While not a total wipeout, the results yesterday were bad for the Liberal Democratic Party, bad for the Prime Minister and bad for Governor Ishihara Shintarō.
The final totals, in the 127 seat assembly.
The LDP-Kōmeitō alliance failed to retain its majority in the chamber, falling 3 seats short of the 64 necessary.
The Kōmeitō fielded 23 candidates. Every single blanking one of them won a seat.
The LDP fielded 58 candidates. Twenty of them lost.
On the happy faces side of the aisle, the DPJ fielded 58 candidates...and only 4 of them failed to win office.
The Communists, who have been trumpeted in some quarters as a resurgent force due to unhappiness with the current economic order, got lightly toasted instead. Ambitiously fielding 40 candidates, one more candidate than in the last election, they crashed from 13 seats to a mere 8.
How atypical is the victory by the DPJ? The last time the LDP failed to end the night as the #1 party in the assembly was 44 years ago.
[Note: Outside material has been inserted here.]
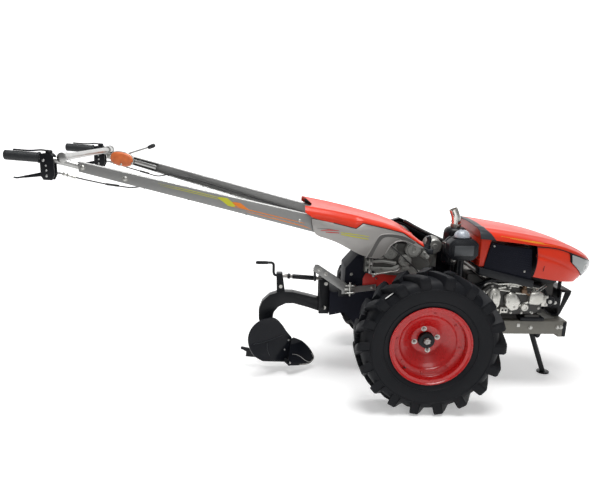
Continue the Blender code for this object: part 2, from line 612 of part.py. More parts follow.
def handles():
    front, rear = -0.240, -1.500
    corners = []
    for x in (rear, front):
        corners.append((beam_bottom(x), beam_top(x), beam_outer(x)))
    (b0, t0, y0), (b1, t1, y1) = corners

    def channel(a, b, inner, outer, grow):
        return hexa(
            [(a, beam_outer(a) - inner, beam_bottom(a) + grow), (b, beam_outer(b) - inner, beam_bottom(b) + grow),
             (b, beam_outer(b) - outer, beam_bottom(b) + grow), (a, beam_outer(a) - outer, beam_bottom(a) + grow)],
            [(a, beam_outer(a) - inner, beam_top(a) - grow), (b, beam_outer(b) - inner, beam_top(b) - grow),
             (b, beam_outer(b) - outer, beam_top(b) - grow), (a, beam_outer(a) - outer, beam_top(a) - grow)],
        )

    beam = combined(channel(rear, front, 0.030, 0.0, 0.0),
                    cut=[channel(rear - 0.1, front + 0.1, 0.060, 0.004, 0.004)])
    pair("handle_beam", beam, "silver_paint")
    a, b = -0.400, -0.180
    wa, wb = beam_outer(a) - 0.030 - GAP, beam_outer(b) - 0.030 - GAP
    yoke = hexa([(a, -wa, 0.725), (b, -wb, 0.700 + GAP), (b, wb, 0.700 + GAP), (a, wa, 0.725)],
                [(a, -wa, 0.790), (b, -wb, 0.745), (b, wb, 0.745), (a, wa, 0.790)])
    piece("handle_yoke", yoke, "frame_grey")

    def mid(x):
        return 0.5 * (beam_top(x) + beam_bottom(x))

    path = [(-1.300, beam_outer(-1.300) - 0.0190, mid(-1.300)),
            (-1.500, beam_outer(-1.500) - 0.0190, mid(-1.500)),
            (-1.560, 0.344, 1.0890), (-1.640, HANDLE_Y, 1.1080), (GRIP_END + 0.005, HANDLE_Y, 1.1200)]
    left = tube(path, 0.0140, 14)
    right = mirrored(left)
    start = Vector((-1.6500, HANDLE_Y, 1.1080 + 0.0120 * 0.010 / 0.155))
    along = (Vector((GRIP_END, HANDLE_Y, 1.1205)) - start).normalized()
    length = (GRIP_END - start.x) / along.x
    grip = lathe(start, along, [(0.002, 0.0145), (0.0, 0.0205), (length - 0.003, 0.0195),
                                (length, 0.014), (length, 0), (length - 0.0045, 0),
                                (length - 0.0045, 0.0145)], 20)
    pair("grip", grip, "black_plastic")
    cross = tube([(-1.560, -0.350, 1.1080), (-1.560, 0.350, 1.1080)], 0.011, 12)
    piece("handlebar", combined(left, [right, cross]), "bright_steel")
    clamp = combined(
        plate([(-1.648, 1.032), (-1.636, 1.017), (-1.600, 1.017), (-1.588, 1.040), (-1.588, 1.118),
               (-1.598, 1.128), (-1.648, 1.128)], 0.343, 0.383),
        cut=[tube([(-1.560, 0.344, 1.0890), (-1.640, HANDLE_Y, 1.1080),
                   (-1.700, HANDLE_Y, 1.1080 + 0.012 * 0.06 / 0.155)], 0.0145, 14)],
    )
    lever = plate([(-1.640, 1.050), (-1.640, 1.034), (-1.700, 1.026), (-1.765, 1.020),
                   (-1.772, 1.027), (-1.766, 1.034), (-1.700, 1.040)], 0.358, 0.368)
    pair("steering_lever", combined(clamp, [lever]), "black_plastic")
    cable = [(-1.588 + GAP, 0.364, 1.045), (-1.572, 0.364, 1.045), (-1.500, 0.350, 1.022),
             (-1.380, 0.322, 0.9920), (-1.290, 0.268, 0.9720), (-1.220, 0.256, 0.9880),
             (-1.120, 0.266, 0.9660), (-0.600, 0.1930, 0.8150), (-0.280, 0.1430, 0.7210),
             (-0.235, 0.1370, 0.7000), (-0.205, 0.1290, 0.6600), (-0.200, 0.1235, 0.6300),
             (-0.200, 0.1235, 0.6000)]
    pair("clutch_cable", tube(cable, 0.003, 8), "black_plastic")
    x0, x1 = -1.533, -1.422
    seat = beam_outer(x1) - 0.0334
    pod = hexa(
        [(x0, 0.262, 1.050), (x1, 0.248, 1.022), (x1, seat, 1.022), (x0, seat, 1.050)],
        [(x0, 0.262, 1.098), (x1, 0.248, 1.078), (x1, seat, 1.078), (x0, seat, 1.098)],
    )
    piece("control_shield", pod, "red_paint")
    lever = combined(tube([(-1.440, 0.280, 1.0824), (-1.440, 0.280, 1.091), (-1.318, 0.280, 1.128)],
                          0.0045, 10),
                     [rod((-1.330, 0.280, 1.1235), (-1.300, 0.280, 1.1350), 0.011, 0.009, count=14)])
    piece("throttle_lever", lever, "black_plastic")


# Cover over the clutch and the front of the beams
def cover_y(x):
    return 0.150 - 0.105 * x


COVER = [  # (X, edge Z, ridge Z)
    (-0.535, 0.838, 0.884), (-0.405, 0.809, 0.860), (-0.300, 0.781, 0.836), (-0.270, 0.805, 0.829),
    (-0.160, 0.779, 0.800), (-0.080, 0.757, 0.771), (-0.030, 0.722, 0.743), (0.022, 0.688, 0.702),
]


def cover():
    rows = []
    for x, edge, ridge in COVER:
        w = cover_y(x)
        half = [(w * 0.40, ridge - 0.006), (w - 0.034, ridge), (w - 0.006, 0.5 * (edge + ridge)),
                (w, edge)]
        right = [(x, -y, z) for y, z in half[::-1]]
        left = [(x, y, z) for y, z in half]
        rows.append(right + [(x, 0, ridge - 0.007)] + left)
    piece("cover_top", skin([row[::-1] for row in rows], -0.003, True), "red_paint")
    edge = [(x, z - GAP) for x, z, _ in COVER if x > -0.53]
    edge.insert(0, (-0.506, 0.8300))
    lower = [(0.022, 0.680), (-0.020, 0.684), (-0.055, 0.708), (-0.100, 0.720), (-0.132, 0.706),
             (-0.156, 0.670), (-0.177, 0.637), (-0.199, 0.632), (-0.262, 0.646), (-0.316, 0.664),
             (-0.352, 0.691), (-0.388, 0.713), (-0.433, 0.731), (-0.484, 0.748), (-0.497, 0.776)]
    outline = edge + lower
    thickness = 0.004
    right = plate(outline, -0.150, -0.150 + thickness, 0.105)
    left = plate([(x, z) for x, z in outline if x < -0.150] , 0.150 - thickness, 0.150, -0.105)
    x = -0.420
    seat = beam_outer(x) + 0.0015 + GAP
    boss = rod((x, cover_y(x) - 0.0022, 0.768), (x, seat, 0.768), 0.010, count=14)
    x = -0.300
    seat = beam_outer(x) + 0.0015 + GAP
    boss_2 = rod((x, cover_y(x) - 0.0022, 0.735), (x, seat, 0.735), 0.010, count=14)
    piece("cover_side_right", combined(right, [mirrored(boss), mirrored(boss_2)]), "grey_panel")
    piece("cover_side_left", combined(left, [boss, boss_2]), "grey_panel")


# Hitch and plough
def hitch():
    side = CASE_HALF + GAP
    arm = plate([(-0.345, 0.442), (-0.180, 0.464), (-0.180, 0.492), (-0.345, 0.474)],
                -side - 0.012, -side)
    strut = plate([(-0.486, 0.560), (-0.478, 0.590), (-0.462, 0.590), (-0.300, 0.482),
                   (-0.300, 0.448), (-0.324, 0.448)], -side - 0.024, -side - 0.010)
    piece("hitch_stay", combined(arm, [strut]), "silver_paint")
    x = PLOUGH_PIVOT.x
    cheeks = [box(-0.450, -0.400 - GAP, s * 0.035 - 0.005, s * 0.035 + 0.005, 0.322, 0.500)
              for s in (1, -1)]
    back = box(-0.408, -0.400 - GAP, -0.040, 0.040, 0.395, 0.446)
    pin = rod((x, -0.046, PLOUGH_PIVOT.z), (x, 0.046, PLOUGH_PIVOT.z), 0.008, count=16)
    eye = combined(box(-0.434, -0.408, -0.036, 0.036, 0.4680, 0.5160),
                   cut=[rod((-0.60, 0, 0.5060), (-0.30, 0, 0.4830), 0.0165, count=20)])
    piece("plough_bracket", combined(back, [*cheeks, pin, eye]), "black_plastic")


def plough():
    outer = [(-0.414, 0.386), (-0.500, 0.409), (-0.580, 0.428), (-0.640, 0.430), (-0.695, 0.413),
             (-0.733, 0.378), (-0.750, 0.335), (-0.750, 0.290), (-0.738, 0.230), (-0.715, 0.165),
             (-0.700, 0.130)]
    inner = [(-0.640, 0.130), (-0.655, 0.190), (-0.672, 0.245), (-0.680, 0.290), (-0.674, 0.322),
             (-0.652, 0.350), (-0.615, 0.369), (-0.575, 0.370), (-0.500, 0.349), (-0.440, 0.328),
             (-0.412, 0.330)]
    half = 0.0240
    bar = plate(outer + inner, -half, half)
    lug = plate([(-0.660, 0.420), (-0.662, 0.524), (-0.632, 0.524), (-0.618, 0.420)], -0.019, 0.019)
    screw_a, screw_b = Vector((-0.664, 0, 0.5098)), Vector((-0.386, 0, 0.4898))
    along = (screw_b - screw_a).normalized()
    bore = rod(screw_a - along * 0.05, screw_a + along * 0.08, SCREW_R + 0.0005, count=20)
    pin = rod((PLOUGH_PIVOT.x, -0.1, PLOUGH_PIVOT.z), (PLOUGH_PIVOT.x, 0.1, PLOUGH_PIVOT.z), 0.0088,
              count=16)
    frog = plate([(-0.720, 0.150), (-0.620, 0.150), (-0.585, 0.095), (-0.570, 0.045), (-0.720, 0.045)],
                 0.0, half)
    board, share = board_rows(), share_rows()
    heart = Vector((-0.650, 0.012, 0.100))
    stays = [rod(heart, behind(board, 2, 1, 0.003), 0.011, count=12),
             rod(heart, behind(board, 4, 1, 0.003), 0.011, count=12),
             rod(heart - Vector((0, 0, 0.020)), behind(share, 1, 1, -0.0035), 0.011, count=12)]
    apart = [skin(lifted(board, -0.03), -0.036 - GAP), skin(lifted(share, 0.03), 0.037 + GAP)]
    piece("plough_beam", combined(bar, [lug, frog, *stays], [bore, pin, *apart]), "black_plastic",
          PLOUGH_PIVOT)
    screw = combined(
        rod(screw_a + along * 0.012, screw_b, SCREW_R, count=20),
        [tube([screw_a + along * 0.020, screw_a - along * 0.008, (-0.676, 0, 0.525),
               (-0.676, 0, 0.566), (-0.684, 0, 0.574), (-0.765, 0, 0.574)], 0.0065, 12)],
    )
    piece("depth_screw", screw, "dark_paint", PLOUGH_PIVOT)
    piece("mouldboard", skin(board, -0.006), "black_plastic", PLOUGH_PIVOT)
    piece("share", skin(share, 0.007), "dark_paint", PLOUGH_PIVOT)
    land = combined(
        plate([(-0.520, 0.030), (-0.820, 0.060), (-0.816, 0.096), (-0.540, 0.086)],
              half + GAP, half + 0.0103),
        [tube([(-0.800, half + 0.005, 0.080), (-0.845, half + 0.005, 0.108)], 0.005, 10)],
    )
    piece("landside", land, "black_plastic", PLOUGH_PIVOT)


def behind(rows, i, j, depth):
    """A point inside the sheet's thickness, at one of its own points."""
    return lifted(rows, depth)[i][j]


def board_rows():
    """The mouldboard's face, column by column from its front edge up and back to the wing."""
    columns = []
    for k in range(7):
        f = k / 6
        low = Vector((-0.590 - 0.140 * f, -0.010 - 0.105 * f, 0.108 - 0.026 * f))
        high = Vector((-0.572 - 0.232 * f, -0.004 - 0.170 * f ** 1.3, 0.180 + 0.222 * f))
        if f > 0.5:
            high.z = 0.291 - (f - 0.5) * 0.310
        column = []
        for t in (0.0, 0.35, 0.7, 1.0):
            p = low + (high - low) * t
            p.y += 0.016 * math.sin(math.pi * t) * (0.3 + f)
            column.append(p)
        columns.append(column)
    return columns


def share_rows():
    columns = []
    for f in (0.0, 0.5, 1.0):
        top = Vector((-0.580 - 0.140 * f, -0.012 - 0.105 * f, 0.1055 - 0.026 * f))
        tip = Vector((-0.463 - 0.125 * f, 0.012 - 0.150 * f, 0.026))
        columns.append([top, top + (tip - top) * 0.5, tip])
    return columns


wheels()
transmission()
frame()
engine()
top_of_engine()
bonnet()
handles()
cover()
hitch()
plough()
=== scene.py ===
# %% [markdown]
# Walking tractor with a plough: the looks.
#
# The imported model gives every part's place and size. This lesson loads it, then gives each
# part its real surface: bar-tread tyres, a pressed and painted bonnet, cast housings, bolts,
# cables and stripes. Shapes are drawn from the wheels' axle, with X forward, Y to the left
# and Z up from the ground, and are moved to the machine's place when they are finished.

import math

import bmesh
import bpy
from mathutils import Matrix, Vector


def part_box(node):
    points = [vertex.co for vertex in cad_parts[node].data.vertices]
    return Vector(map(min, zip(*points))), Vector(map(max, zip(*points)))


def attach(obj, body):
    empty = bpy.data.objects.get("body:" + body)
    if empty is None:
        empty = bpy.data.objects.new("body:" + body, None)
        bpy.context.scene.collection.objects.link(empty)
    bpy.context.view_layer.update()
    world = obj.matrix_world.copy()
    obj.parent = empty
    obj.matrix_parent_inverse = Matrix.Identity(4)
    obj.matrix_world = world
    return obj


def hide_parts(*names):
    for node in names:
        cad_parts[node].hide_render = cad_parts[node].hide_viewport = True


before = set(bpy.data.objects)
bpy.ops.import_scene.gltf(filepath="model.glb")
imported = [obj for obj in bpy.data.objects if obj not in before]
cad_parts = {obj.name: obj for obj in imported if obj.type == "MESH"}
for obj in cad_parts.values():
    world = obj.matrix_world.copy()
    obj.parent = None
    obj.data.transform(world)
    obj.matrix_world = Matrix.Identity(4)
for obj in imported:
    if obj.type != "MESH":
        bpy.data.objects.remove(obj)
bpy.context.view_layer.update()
hub_low, hub_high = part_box("hub_left")
AXLE = Vector(((hub_low.x + hub_high.x) / 2, 0.0, 0.0))
WHEEL_Z = (hub_low.z + hub_high.z) / 2
tyre_low, tyre_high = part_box("tyre_left")
WHEEL_Y = (tyre_low.y + tyre_high.y) / 2
print("axle at", [round(v, 4) for v in AXLE], "wheel plane", round(WHEEL_Y, 4))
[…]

Governor Ishihara, who has been allowed to run amok for years now, will soon feel the sting of the lash. Look forward to months and months of fun as the the likely DPJ-Communist-Seikatsu working alliance demands an accounting for
1) the New Tokyo Bank (they call it a bank but it was really more of a fireplace into which was thrown local tax revenues in an attempt to keep zombie companies warm).
2) the move of the Tokyo Wholesale Fish Market from Tsukiji to Toyosū.
3) just how much the Ishihara's pursuit of his Olympic dream has cost the city so far ... and how much it will cost it in the future.
Just a note - it is probably no longer appropriate to call the DPJ "the opposition" anymore. With tonight's thumping victory, albeit in the Tokyo elections, the DPJ is perhaps better described as "the presumptive majority party."
I was trying to think what the LDP should be called in this instance. "The presumptive opposition" is too feeble. "The tottering, decrepit ancien régime soon to be consumed in the fires of revolution" sounds about right.